Senior citizens who wish to file for personal bankruptcy protection may have limited options. The current employment situation is grim even for younger people with updated skill sets, so going back to work may not be a feasible option. Many people choose to sell off assets like houses, which for obvious reasons, is undesirable. A California bankruptcy attorney should be able to advise you about your options and the best route going forward.

Obama Administration's Plan to Ease Student Debt

Sunday, November 20, 2011

The class of 2011 is expected to graduate with record massive student debt of $1 trillion. Clearly, the student debt scenario in this country has gotten out of control, and California personal bankruptcy lawyers are pleased to see that the Obama administration has finally announced proposals to deal with this crisis.

Under the president's plan to ease student loans, some student borrowers will be able limit their monthly loan repayments to 10% of their discretionary income. This will likely begin from next year onwards. The plan covers an estimated 1.6 million borrowers. However, persons who choose a low monthly repayment plan must understand that this also means a longer repayment term.

Another part of the plan that California bankruptcy attorneys find particularly encouraging is that the remainder of the loan may be forgiven after twenty years of repayment. Currently, persons may have their loans forgiven after twenty-five years. Persons in some jobs like nonprofits could even have loans forgiven after ten years.

President Obama's plan will also allow borrowers to consolidate loans through the Direct Loan Program. This will allow them to get an interest reduction of .25% on the Federal Family Education Loans, as well as another .25% savings on interest on the consolidated balance.

The plan will also allow students to compare and review loan packages before they make a decision. Further, under the President’s plan to tackle student debt and encourage entrepreneurship, Gen Y Capital Partners will meet the monthly student loan payments of entrepreneurs, who have entered a federal loan repayment program and started a new business.

Student debt in this country has already reached crisis proportions, not just because of rising tuition fees, but also because students now graduate with massive amounts of debt, but few employment prospects. In the current economic situation, it would be suicidal to ignore this problem until it balloons to critical levels.
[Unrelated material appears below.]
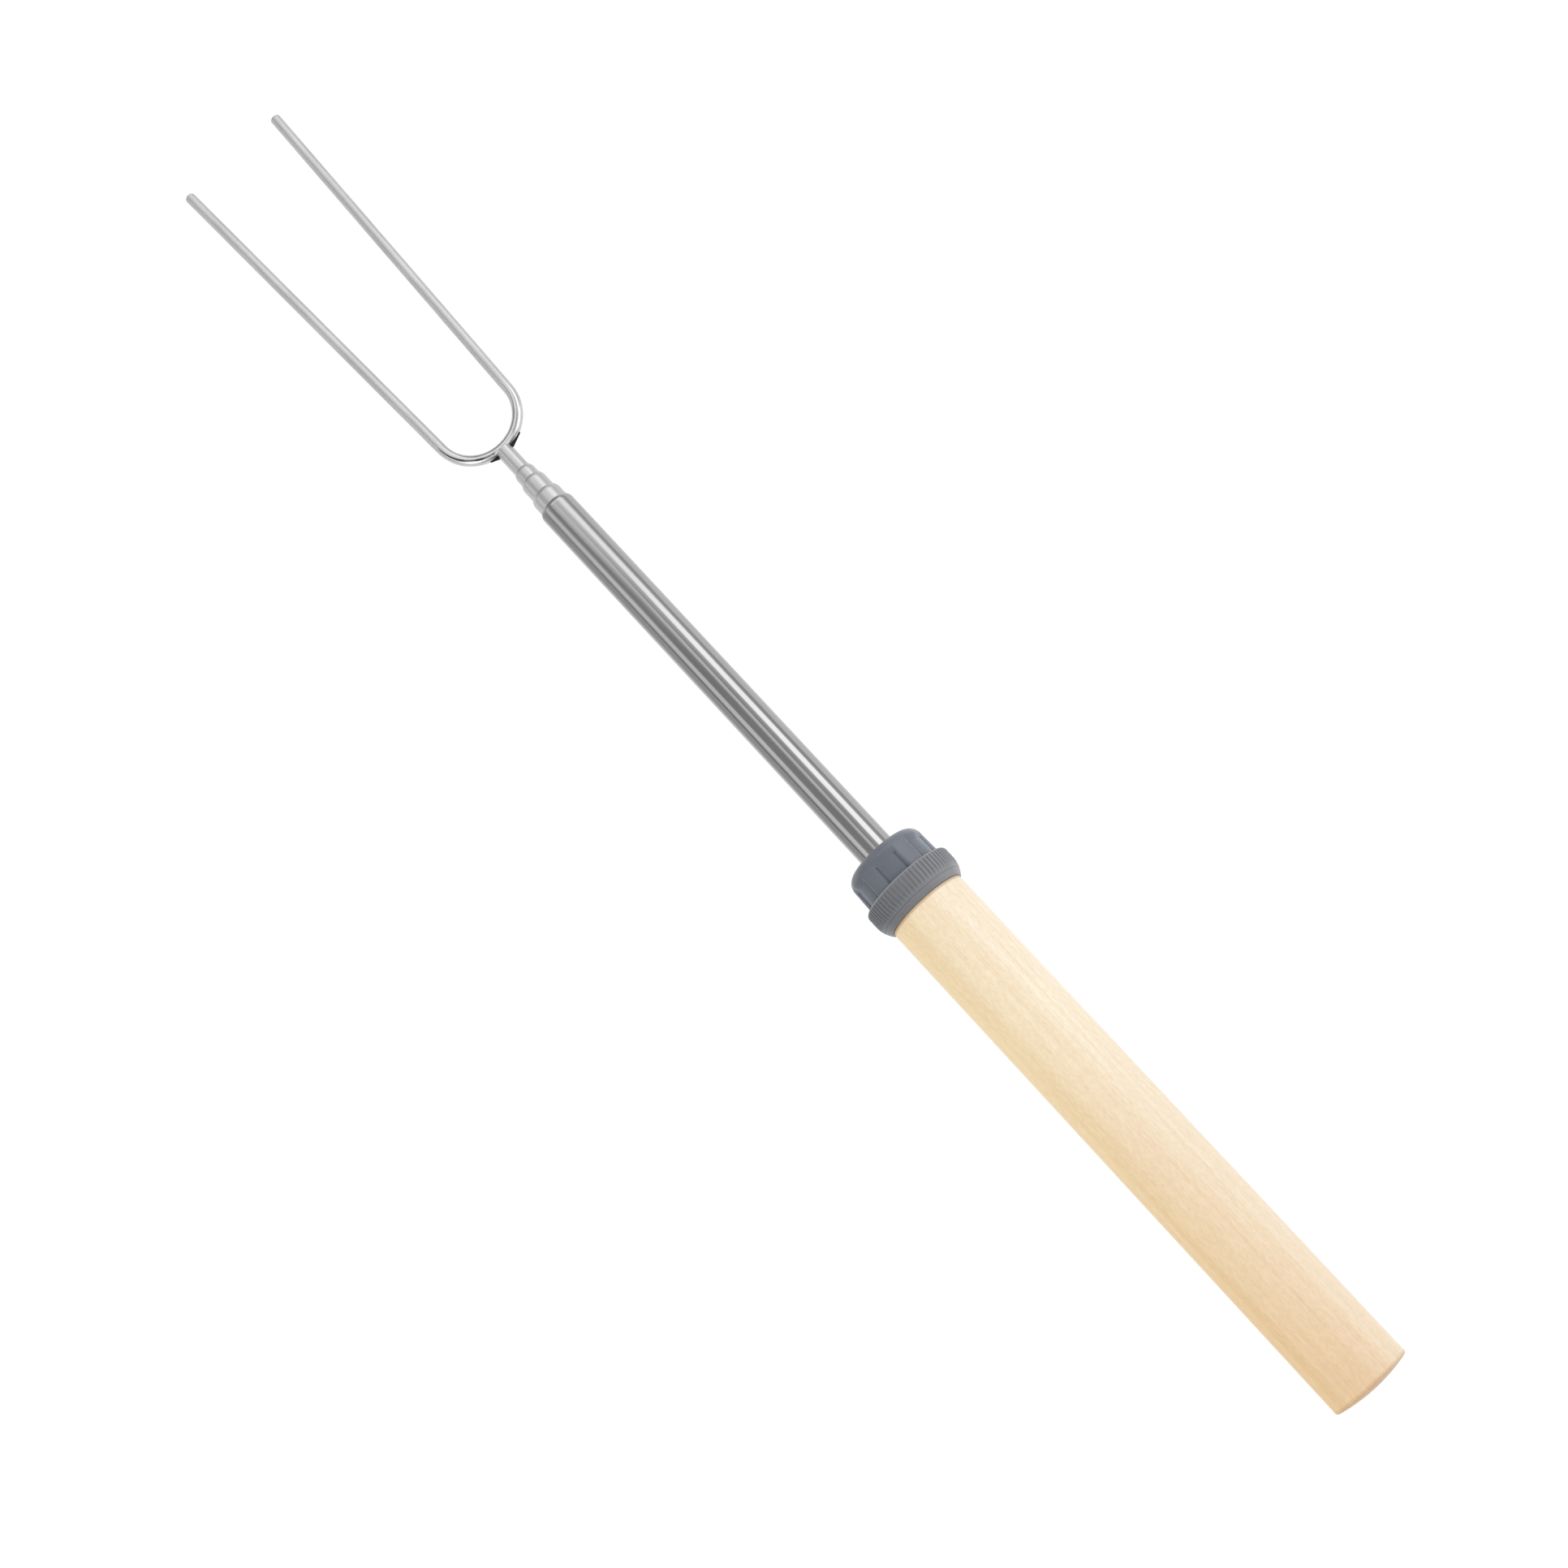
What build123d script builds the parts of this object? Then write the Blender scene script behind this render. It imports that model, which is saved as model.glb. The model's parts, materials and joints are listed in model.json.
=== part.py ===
from build123d import *

import math
import os

# A telescopic marshmallow roasting fork, collapsed and lying flat. Millimetres.
# +X runs along its axis towards the prong tips, the prongs spread along Y, and +Z is up.
# The origin is on the axis, in the middle of the wooden grip.

# ---- driving dimensions ----

# wooden grip
GRIP_LENGTH = 108.4
GRIP_R = 7.6
BUTT_CROWN = 0.9
BUTT_EDGE_R = 0.5
GRIP_SPIGOT_X = 52.75
GRIP_SPIGOT_R = 7.25
GRIP_FRONT_CHAMFER = 0.3
BUSH_BORE_R = 5.5
BUSH_BORE_DEPTH = 17.7
TUBE_BORE_R = 4.5
TUBE_BORE_DEPTH = 37.2
END_BORE_R = 3.9
END_BORE_DEPTH = 43.7
DRILL_POINT_DEG = 118.0

# telescopic sections, from the outermost: outside diameter, wall, and how far each mouth
# stands ahead of the mouth before it when the fork is pushed together
OUTER_TUBE = (7.0, 0.25, 0.0)
SECTION_4 = (6.0, 0.25, 3.2)
SECTION_3 = (5.0, 0.25, 3.7)
SECTION_2 = (4.15, 0.225, 2.6)
ROD_D = 3.3
ROD_END_AHEAD = 5.6
OUTER_MOUTH_X = 154.7
OUTER_TUBE_LENGTH = 140.0
SWAGE_LENGTH = 1.0
MOUTH_EDGE = 0.1
MOUTH_CLEARANCE = 0.05
BEAD_CLEARANCE = 0.05
TAIL_LIP = 0.6
TAIL_NECK = 8.0
STOP_BEAD = 0.6
STOP_GAP = 0.1

# split friction sleeves, which sit in the necks of the sections' tails
SLEEVE_GAP = 0.02
SLEEVE_END_GAP = 0.1
SLEEVE_SLOT = 0.8

# plug in the outer tube's rear end
PLUG_FLANGE = 1.0
PLUG_STEM = 4.0
PLUG_VENT_R = 0.6
PLUG_TO_SECTIONS = 0.3

# collar: thumb wheel, and the hub cap in front of it
WHEEL_R = 9.05
WHEEL_FRONT_X = 58.4
WHEEL_WEB = 2.95
WHEEL_EDGE_R = 0.7
WHEEL_FLAT = 2.4
WHEEL_BACK_CURVE_R = 5.1
WHEEL_LIP_X = 52.85
LIP_LINE_X = 54.0
LIP_LINE_R = 0.08
SKIRT_BORE_R = 7.4
RIB_COUNT = 68
RIB_GROOVE_R = 0.265
RIB_GROOVE_CENTRE_R = 9.0
HUB_R = 5.5
HUB_LENGTH = 4.7
PRESS_GAP = 0.01
CAP_FRONT_X = 65.2
CAP_FRONT_R = 7.7
CAP_REAR_R = 7.9
CAP_EDGE_R = 2.2
CAP_REAR_GAP = 0.1
CAP_FIT = 0.02
CAP_BORE_GAP = 0.03
FLUTE_COUNT = 6
FLUTE_FLOOR_DEG = 32.0
FLUTE_MOUTH_DEG = 42.0
FLUTE_PHASE_DEG = 0.0
FLUTE_DEPTH = 0.42
FLUTE_FOOT_R = 0.2
FLUTE_END_X = 63.15
FLUTE_RUNOUT = 0.9

# bearings of the tube in the grip
RUNNING_GAP = 0.05
BUSH_FLANGE_R = 6.5
BUSH_FLANGE = 0.8
BUSH_LENGTH = 11.7
BUSH_FIT = 0.01
REAR_BUSH_LENGTH = 8.0
WASHER_R = 6.3
WASHER_BORE_R = 3.7
WASHER_THICKNESS = 0.4
FACE_GAP = 0.02
RING_R = 5.1
RING_THICKNESS = 0.3
RING_CONE = 0.4
RING_TEETH = 8
RING_SLOT = 0.7
RING_TOOTH_DEPTH = 0.9
RING_GAP = 0.2

# fork
WIRE_R = 1.05
BEND_R = 8.4
SPLAY_DEG = 2.19
TIP_X = 254.2
TIP_EDGE_R = 0.35
SADDLE_DEPTH = 0.55

# weld beads between wire and rod: how far round the bend each reaches
WELD_LEFT_DEG = 19.5
WELD_RIGHT_DEG = 27.0
WELD_ROOT_R = 0.6
WELD_END_R = 0.2
WELD_SETBACK = 0.2
WELD_STANDOFF = 0.05
WELD_SEAM_DEG = 40.0

# ---- sizes that follow ----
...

Study Finds That Credit Limits at 1970s Levels Could Have Avoided Bankruptcies

Monday, October 31, 2011

Analyzing the results of a new study conducted by the University of Iowa may seem to Los Angeles bankruptcy lawyers like locking the barn doors after the horses have bolted. The study finds that up to 25% of Americans who filed for bankruptcy in 2007 might have been able to avoid bankruptcy if credit limits were still at the levels they were in the 1970s.

The study was conducted by a University of Iowa sociology professor. According to the study, when you look at the number of people who filed for bankruptcy since the housing crisis hit in 2007, and look back at numbers from the 1970s, it is apparent that many of these people would not have been in this position if credit limits were still at 1970s levels.

Back in the ‘70s, a person could not get a mortgage of more than 30% of his or her income. Car buyers could not take out a car loan that required monthly installment payments of more than 10% of their income. In other words, people were loaned money based on their capacity to pay back.

As any Los Angeles bankruptcy attorney knows, things changed dramatically over the next couple of decades. Banks began lending money indiscriminately to people who could not afford to pay back these loans. Banks then immediately started selling off those loans in order to protect themselves.

Many of the people who took loans in 2007, when the housing bubble was at its peak, were high-risk borrowers whose chances of paying back the loans were slim. This has resulted in thousands of foreclosures over the past three years.